Se oyeron de nuevo unos gruñidos a modo de risa procedentes del viejo. Agitó un instante su maza de clavos, haciendo a Johnny una torpe caricia.

– Estoy bien, chico -dijo.

– Pero quiero saber cómo es -volvió a insistir Johnny-. ¿Es algo de la luz, o de la acústica?

Henry susurró.

– Supongo que veo lo mismo que tú -contestó-. Todo el mundo vive su vida en su rincón. La vista es la misma.
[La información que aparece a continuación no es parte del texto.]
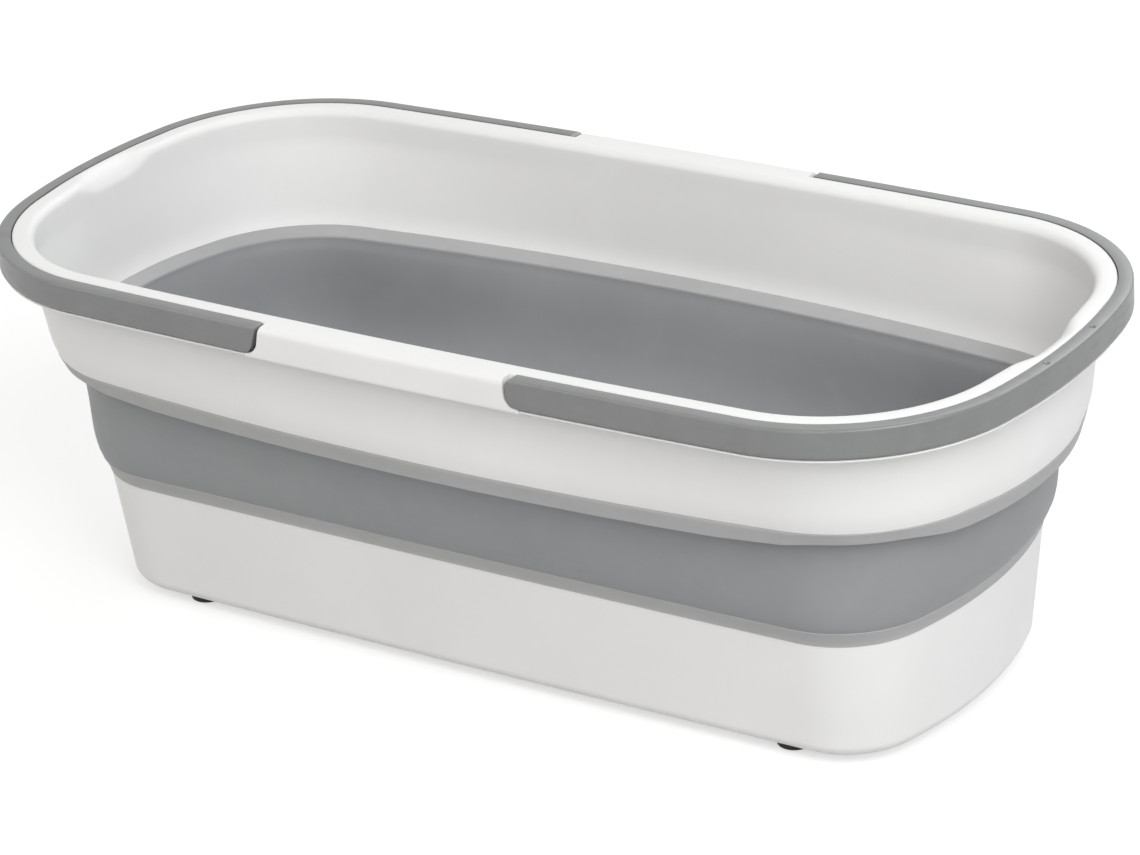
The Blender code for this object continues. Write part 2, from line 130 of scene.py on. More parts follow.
# The quarters in order round the bucket: signs of X and Y, whether the places run backwards there,
# and how the handle arm there ends.
quarters = ((1, -1, False, "round"), (1, 1, True, "slant"),
            (-1, 1, False, "round"), (-1, -1, True, "slant"))
placeSteps = {"side": 6, "corner": 20, "end": 8, "hoopEnd": 10}
cornerPlaces = [1 + step / placeSteps["corner"] for step in range(placeSteps["corner"])]
finePlaces = [step / placeSteps["side"] for step in range(placeSteps["side"])] + cornerPlaces
finePlaces += [2 + step / placeSteps["end"] for step in range(placeSteps["end"] + 1)]


def stationsRound(places):
    found = []
    for xSign, ySign, backwards, kind in quarters:
        run = places[:0:-1] if backwards else places[:-1]
        found += [(xSign, ySign, place, kind) for place in run]
    return found


def cornerPoints(corner, start, end, steps):  # a rounded corner of a section
    points = []
    for step in range(steps + 1):
        angle = math.pi / 2 * step / steps
        along, across = 1 - math.sin(angle), 1 - math.cos(angle)
        points.append((corner[0] + start[0] * along + end[0] * across,
                       corner[1] + start[1] * along + end[1] * across))
    return points


def bendPoints(inset, depth, radius, drop, steps):  # straight down, then curling inwards
    whole = math.asin(drop / radius)
    return [(inset + radius * (1 - math.cos(whole * step / steps)),
             depth + radius * math.sin(whole * step / steps)) for step in range(steps + 1)]


def eased(share):
    return 0.5 - 0.5 * math.cos(math.pi * min(max(share, 0), 1))


def straightPoints(start, end, steps):  # the points between, without the ends
    return [(start[0] + (end[0] - start[0]) * step / steps,
             start[1] + (end[1] - start[1]) * step / steps) for step in range(1, steps)]


# Modelling helpers: a circle is added and its loop is extruded from level to level. Angles are in
# degrees.
finishing = {"sharpAngle": 40, "shellAngle": 42, "handleAngle": 38, "bevelAngle": 50,
             "bevelSegments": 3, "mergeDistance": 0.000001}


def deselectAll():
    bpy.ops.object.select_all(action="DESELECT")


def placeLoop(piece, points, row):
    shape = bmesh.from_edit_mesh(piece.data)
    station = shape.verts.layers.int.get("station") or shape.verts.layers.int.new("station")
    level = shape.verts.layers.int.get("level") or shape.verts.layers.int.new("level")
    if row == 0:
        for number, vert in enumerate(shape.verts):
            vert[station] = number
    for vert in shape.verts:
        if vert.select:
            vert.co = points[vert[station]]
            vert[level] = row
    bmesh.update_edit_mesh(piece.data)


def extrudedLoops(name, loops, closed):
    deselectAll()
    bpy.ops.mesh.primitive_circle_add(vertices=len(loops[0]), radius=bucket["width"] / 2)
    piece = bpy.context.object
    piece.name = piece.data.name = name
    bpy.ops.object.mode_set(mode="EDIT")
    placeLoop(piece, loops[0], 0)
    for row, points in enumerate(loops[1:] + loops[:1] if closed else loops[1:]):
        bpy.ops.mesh.extrude_region_move()
        placeLoop(piece, points, row + 1)
    bpy.ops.mesh.select_all(action="SELECT")
    if closed:
        bpy.ops.mesh.remove_doubles(threshold=finishing["mergeDistance"])
    return piece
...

Todo lo demás es mentira.

– ¿Dónde has estado hoy? -preguntó Johnny-. ¿Qué has hecho?

Johnny se acomodó mejor en el puf. A pesar de su liviano peso, el pequeño mueble crujía entre plásticos y costuras.

– No gran cosa -dijo-. He estado en un café y me he tomado un bollo de vainilla. Y luego he ventilado un poco el periódico.

* * *

Está claro que me van a pillar, pensó.

Antes o después. Está bien. Y mientras espero a que me cojan, me estoy divirtiendo. Me gusta este juego, siempre gano yo. Pero si llegara a toparme con alguien superior a mí, no me importaría. No me quejaré. Fue divertido mientras duró, y me he hecho notar por todas partes.